The self-hosted option (Self-Managed Platform, or SMP) is still in Beta, not GA. Cost estimation doesn’t work in the self-hosted version. Air-gapped environments need extra configuration work. For organizations that require on-premises deployment for regulatory reasons, that Beta status is a real constraint, not a footnote.
AIDA (AI Development Assistant) is built into every module. For IaC specifically, it analyzes failed deployments, suggests remediation steps, auto-generates rollback plans, and explains why a policy check failed in plain English. When a Terraform plan fails an OPA check at 2 AM, AIDA can tell the on-call engineer what went wrong, why the policy exists, and what to change, without requiring that engineer to understand Rego syntax.
Harness’s thesis, articulated in their Series E pitch, is that AI solved the “writing code” problem but created a new gap between code generation and production deployment. They call it the “after code gap.” Code gets written faster than ever, but the pipeline between code and production (testing, security scanning, compliance checks, staged rollouts, observability) hasn’t sped up proportionally. Their platform sits in that gap.

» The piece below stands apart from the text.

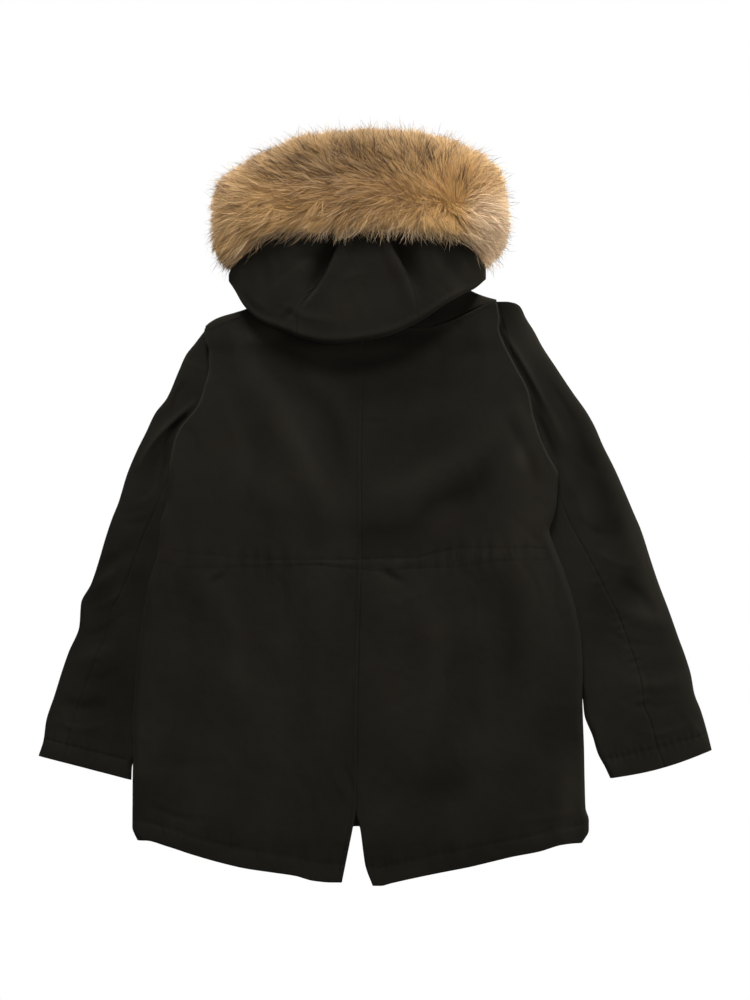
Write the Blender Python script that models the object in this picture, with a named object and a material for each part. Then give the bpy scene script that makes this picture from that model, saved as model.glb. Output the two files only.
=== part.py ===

Infrastructure changes in Harness go through the same approval workflows, canary deployments, and rollback mechanisms as application code. No separate process for infra versus app. A Terraform plan gets the same staged rollout treatment as a microservice deployment: deploy to 5% of environments, verify metrics, expand to 25%, verify again, then full rollout.
If drift is detected, the same rollback pipeline that handles application failures handles infrastructure failures.
The Harness 2026 State of DevOps Modernization report found that 73% of organizations lack standardized infrastructure templates, and teams using heavy AI code generation see a 22% deployment remediation rate. Meaning AI is writing infrastructure code faster than organizations can govern it.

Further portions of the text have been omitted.